DETECTive: Machine Learning driven Automatic Test Pattern Prediction for Faults in Digital Circuits

Design for testing is becoming a critical stage of the design process. This procedure helps detect electrical faults on a digital circuit and it is of paramount importance in safety-critical applications. Automatic Test Pattern Generation is the traditional algorithmic approach capable of finding all the test pattern sequences that detect the presence of electrical faults. Unfortunately, due to its NP-Complete nature the decision problem requires backtracking before converging to a solution. Even though heuristics have been developed to decrease the number of backtracks this remains the bottleneck when dealing with industrial-scale designs.
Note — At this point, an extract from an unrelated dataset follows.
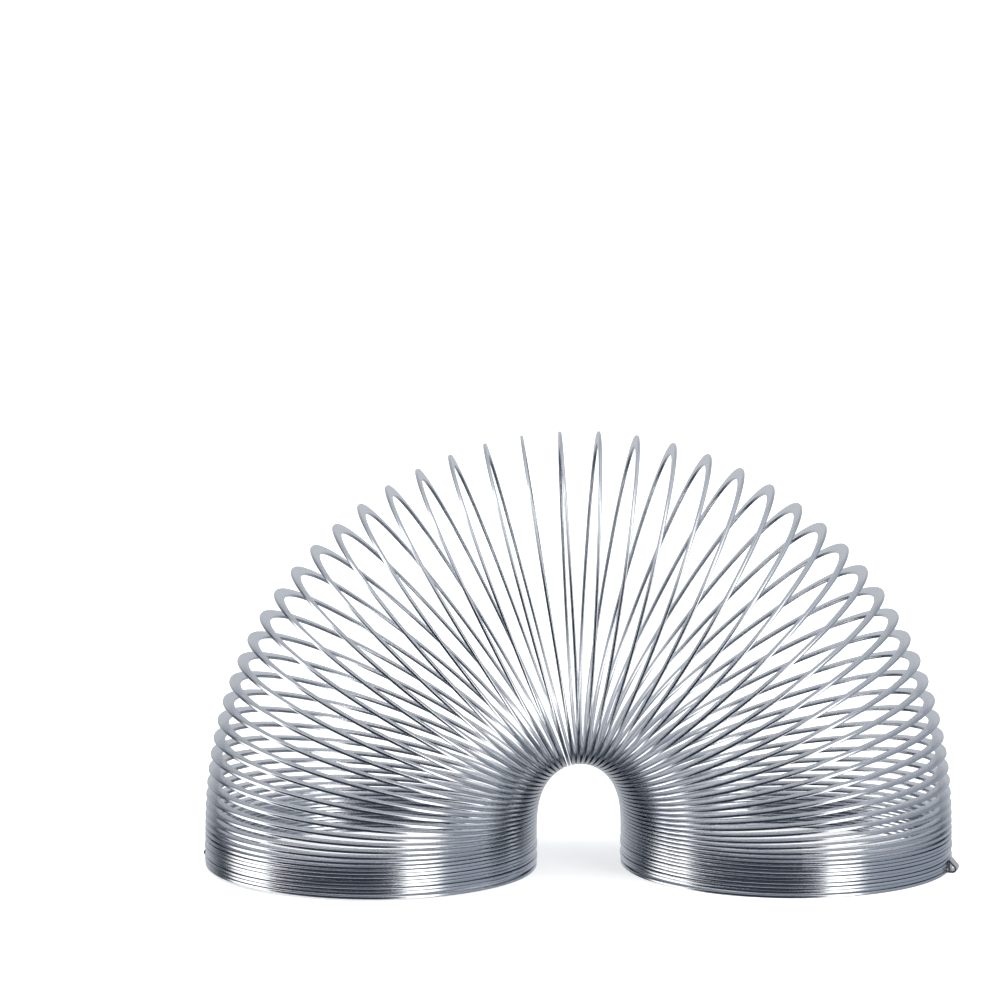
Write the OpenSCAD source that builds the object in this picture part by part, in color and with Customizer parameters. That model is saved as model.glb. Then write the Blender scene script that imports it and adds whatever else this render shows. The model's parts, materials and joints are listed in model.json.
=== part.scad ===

To address this problem, we introduce the concept of “Automatic Test Pattern Prediction” (ATPP) that leverages the power of deep learning to predict test patterns instead of generating them. To this end, we present DETECTive, the first fully machine learning-based ATPG tool. The model is trained on small-scale circuits and our findings prove it to be effective on circuits up to four times larger, demonstrating that the model learns how to predict test patterns. Moreover, due to its non-backtracking nature, the model runs 11x faster than academic tools. We think that this research settles the basis for more sophisticated models that can perform predictions on industrial-scale designs. This could lead to a lower time required to reach high fault coverage, a shorter time-to-market for new chips, and safer devices.